We have detected that our system has some failure cases. Figure 10 shows an example of this. These cases occur when the user takes a picture and the system provides a different localization (corridor) from the real one. In that case, the system is unable to guide the customer correctly. We notice that this situation only happens 1 out of 20 predictions. We mitigate this error including the following: When the predicted localization is provided to the customer, he/she is asked if that is correct. If the localization is wrong and the customer confirms the localization, the system would guide to an incorrect destination. But, if the customer knows his/her correct localization and could rectify it, then the system uses that information to modify the learned model and improve the future predictions.

Fig. 10
figure 10

Failure cases in a real scenario

6 Conclusions

In this work, we present a mobile application using AR to improve the shopping experience in large retail stores.
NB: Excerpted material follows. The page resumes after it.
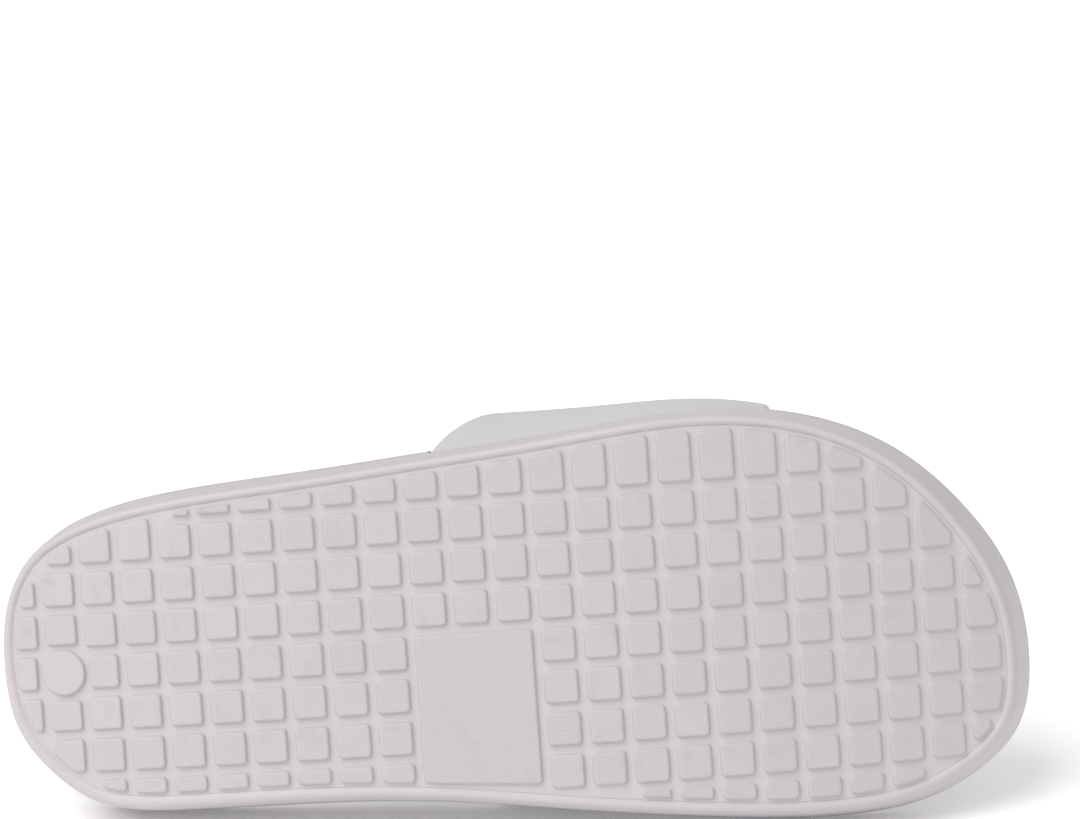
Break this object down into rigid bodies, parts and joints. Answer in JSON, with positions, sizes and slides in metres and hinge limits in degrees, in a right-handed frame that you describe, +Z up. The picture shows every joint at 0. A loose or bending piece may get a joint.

The contributions of this work are manifold. First, we have combined DL techniques to locate the customer in the store. Thus, we are able to guide the customer toward the place where the desired product is located. Second, using AR, the customer is able to visualize the products and models in the store. The customer is not only able to visualize a product but also to get useful information related to the product, specifications, other available models, sizes and so on.

For future works, we aim to provide a web application where a given store can upload images of their store and the system will be able to reconfigure itself to work in that new environment. Moreover, we plan to study different compression algorithms for efficient storage and transmission of 3D models using mobile networks.